What was the most valuable part of your cohort?
The hands on support mentioned above! Plus hearing about the things other founders were trying to navigate: employees, patents, fundraising, etc. Sometimes you don’t know what questions to ask until someone else asks them.
Why do you think the Transparent Collective’s mission of helping underrepresented founders is so important?
As humans, we have a tendency to under attribute what’s given to us and over attribute what’s earned. In part, it’s because privilege is a very hard thing to quantify. Leveling the playing field for folks from across the various walks of life is bound to build a more interesting, inclusive, and impactful world.
What advice would you give to other underrepresented founders?
The same I’d give any founder: Just don’t give up.
What book do you wish you read before you started your entrepreneurial journey?
If you’re building a venture business, it’s super important to understand the VC mindset and get comfy with talking about financing and fundraising. I found Brad Feld’s Venture Deals course and book to be an excellent resource to get up to speed on all this stuff!
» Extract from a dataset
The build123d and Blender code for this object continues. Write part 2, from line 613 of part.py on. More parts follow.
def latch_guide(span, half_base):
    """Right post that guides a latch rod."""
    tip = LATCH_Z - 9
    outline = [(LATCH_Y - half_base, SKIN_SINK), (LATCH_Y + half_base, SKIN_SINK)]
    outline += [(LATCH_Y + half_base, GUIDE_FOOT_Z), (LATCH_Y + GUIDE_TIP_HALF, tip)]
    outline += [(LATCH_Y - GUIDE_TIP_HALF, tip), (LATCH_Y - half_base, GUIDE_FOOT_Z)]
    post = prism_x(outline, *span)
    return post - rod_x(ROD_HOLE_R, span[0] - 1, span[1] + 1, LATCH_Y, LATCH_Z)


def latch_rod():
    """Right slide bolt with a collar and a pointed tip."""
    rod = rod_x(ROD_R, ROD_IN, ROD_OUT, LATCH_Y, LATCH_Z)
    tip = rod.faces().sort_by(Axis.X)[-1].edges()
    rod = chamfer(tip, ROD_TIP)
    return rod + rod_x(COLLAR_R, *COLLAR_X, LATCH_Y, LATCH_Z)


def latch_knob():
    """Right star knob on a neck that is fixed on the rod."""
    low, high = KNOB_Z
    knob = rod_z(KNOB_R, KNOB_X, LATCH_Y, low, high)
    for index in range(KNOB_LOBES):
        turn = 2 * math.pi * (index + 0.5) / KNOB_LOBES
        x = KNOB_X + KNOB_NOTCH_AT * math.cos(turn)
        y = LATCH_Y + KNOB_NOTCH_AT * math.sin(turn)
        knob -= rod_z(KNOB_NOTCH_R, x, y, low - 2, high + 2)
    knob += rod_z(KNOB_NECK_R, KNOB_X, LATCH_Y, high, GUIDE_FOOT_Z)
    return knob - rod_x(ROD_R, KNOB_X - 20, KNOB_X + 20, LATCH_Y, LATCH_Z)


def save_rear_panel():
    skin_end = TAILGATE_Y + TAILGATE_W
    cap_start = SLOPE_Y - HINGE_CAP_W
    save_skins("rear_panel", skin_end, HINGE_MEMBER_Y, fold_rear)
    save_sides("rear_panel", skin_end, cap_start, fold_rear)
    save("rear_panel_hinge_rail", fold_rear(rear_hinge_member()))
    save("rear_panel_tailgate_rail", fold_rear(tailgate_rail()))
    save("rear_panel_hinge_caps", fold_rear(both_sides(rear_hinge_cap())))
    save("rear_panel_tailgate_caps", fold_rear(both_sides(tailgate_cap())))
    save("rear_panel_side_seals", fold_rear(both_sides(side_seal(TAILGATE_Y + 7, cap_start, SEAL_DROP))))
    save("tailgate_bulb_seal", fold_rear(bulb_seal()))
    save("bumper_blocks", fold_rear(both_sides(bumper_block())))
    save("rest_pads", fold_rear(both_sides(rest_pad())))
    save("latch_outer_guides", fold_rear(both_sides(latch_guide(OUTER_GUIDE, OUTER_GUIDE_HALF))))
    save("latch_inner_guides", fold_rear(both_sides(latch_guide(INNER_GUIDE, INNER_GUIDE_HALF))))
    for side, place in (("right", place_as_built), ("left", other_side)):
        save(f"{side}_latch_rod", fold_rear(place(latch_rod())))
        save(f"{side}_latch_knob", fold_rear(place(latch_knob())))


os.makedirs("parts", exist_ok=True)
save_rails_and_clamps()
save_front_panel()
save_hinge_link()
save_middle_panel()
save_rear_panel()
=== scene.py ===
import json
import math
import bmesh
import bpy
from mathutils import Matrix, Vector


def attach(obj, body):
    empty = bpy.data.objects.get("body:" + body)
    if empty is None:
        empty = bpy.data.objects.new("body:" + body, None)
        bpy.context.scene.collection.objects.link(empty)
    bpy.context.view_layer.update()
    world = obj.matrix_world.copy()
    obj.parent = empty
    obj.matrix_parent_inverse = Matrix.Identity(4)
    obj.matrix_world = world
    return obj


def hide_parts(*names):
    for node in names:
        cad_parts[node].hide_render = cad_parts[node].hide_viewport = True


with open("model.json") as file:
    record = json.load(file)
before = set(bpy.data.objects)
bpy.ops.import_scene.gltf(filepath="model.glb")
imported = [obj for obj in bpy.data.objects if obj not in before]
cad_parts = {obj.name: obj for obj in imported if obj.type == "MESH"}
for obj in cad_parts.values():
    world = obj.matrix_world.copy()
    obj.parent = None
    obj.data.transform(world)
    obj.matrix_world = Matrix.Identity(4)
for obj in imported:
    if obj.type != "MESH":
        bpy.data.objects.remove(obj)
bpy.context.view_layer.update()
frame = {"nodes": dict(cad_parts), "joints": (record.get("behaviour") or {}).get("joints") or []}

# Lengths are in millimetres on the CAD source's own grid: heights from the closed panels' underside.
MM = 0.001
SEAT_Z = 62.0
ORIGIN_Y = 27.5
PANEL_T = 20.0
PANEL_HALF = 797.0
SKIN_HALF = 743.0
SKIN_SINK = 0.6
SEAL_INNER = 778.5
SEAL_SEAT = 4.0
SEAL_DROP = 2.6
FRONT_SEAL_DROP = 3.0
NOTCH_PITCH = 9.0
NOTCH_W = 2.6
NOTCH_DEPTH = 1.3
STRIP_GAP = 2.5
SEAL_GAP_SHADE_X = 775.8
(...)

I understand that you’ve started to angel invest. What motivated you to do so, and how does being on the other side of the table inform how you approach funding as a founder?
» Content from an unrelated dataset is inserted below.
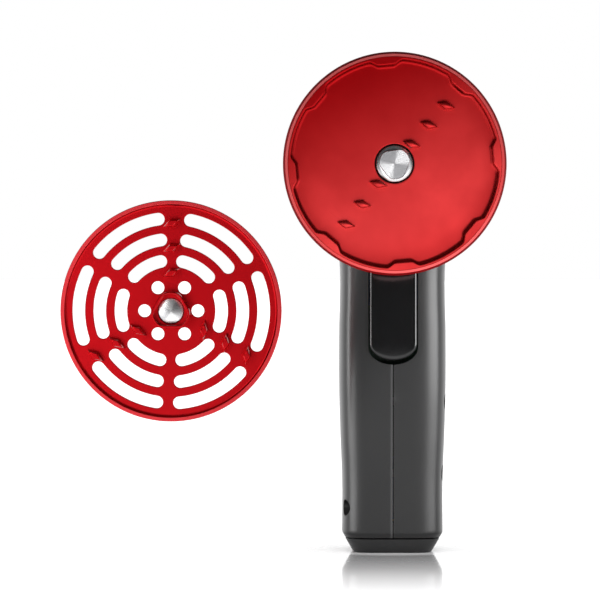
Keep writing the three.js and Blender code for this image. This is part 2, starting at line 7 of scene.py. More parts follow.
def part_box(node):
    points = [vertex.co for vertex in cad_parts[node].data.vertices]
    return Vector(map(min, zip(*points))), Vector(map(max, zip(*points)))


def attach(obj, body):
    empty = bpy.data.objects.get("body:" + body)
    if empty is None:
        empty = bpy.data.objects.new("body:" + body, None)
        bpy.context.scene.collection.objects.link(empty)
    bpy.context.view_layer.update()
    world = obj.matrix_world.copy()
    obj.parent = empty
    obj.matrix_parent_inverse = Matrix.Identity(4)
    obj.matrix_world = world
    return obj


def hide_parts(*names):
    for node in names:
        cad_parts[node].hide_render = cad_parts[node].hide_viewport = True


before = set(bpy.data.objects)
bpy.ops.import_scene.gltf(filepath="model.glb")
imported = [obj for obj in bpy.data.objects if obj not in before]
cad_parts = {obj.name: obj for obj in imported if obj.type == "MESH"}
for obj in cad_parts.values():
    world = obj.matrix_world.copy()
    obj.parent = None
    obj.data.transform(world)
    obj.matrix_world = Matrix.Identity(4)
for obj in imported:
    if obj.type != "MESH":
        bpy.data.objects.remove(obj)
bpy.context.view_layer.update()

mm = 0.001
tau = 2 * math.pi


# places that everything else is measured from, in millimetres
def boxOf(node):
    low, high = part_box(node)
    return low / mm, high / mm


headLow, headHigh = boxOf("grinder_head")
plateLow, plateHigh = boxOf("grinding_plate")
triggerLow, triggerHigh = boxOf("trigger")
shaftLow, shaftHigh = boxOf("drive_shaft")
magnetLow, magnetHigh = boxOf("plate_magnet")
axisZ = (headLow.z + headHigh.z) / 2
rimY = headLow.y
headCentre = Vector((0, rimY, axisZ))
plateCentre = Vector(((plateLow.x + plateHigh.x) / 2, rimY, (plateLow.z + plateHigh.z) / 2))
caseSeam = 0.2


def placed(name, data):
    made = bpy.data.objects.new(name, data)
    bpy.context.scene.collection.objects.link(made)
    return made


# millimetres and degrees; the aim is measured from the middle of the head's rim
view = {
    "elevation": 1.2, "turn": 0.0, "distance": 1200, "frameWidth": 147.4, "aimX": -23.3, "aimZ": -33.5,
    "sensor": 36,
}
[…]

I’ve always learned the most in my career from other founders. When all my friends were buying Teslas, I was buying Tesla stock, and lucky for me, that paid off. I decided to use the proceeds to invest in other founders simply so I could learn even more.
Having written 10 checks in two years, I’ve learned that investing is a) something I never want to be my full time job; and b) incredibly useful in learning to understand an investor’s process and mentality. But my biggest lesson has been that investing in areas you deeply understand is actually way more fun and valuable than doing it haphazardly (admittedly, I made that mistake).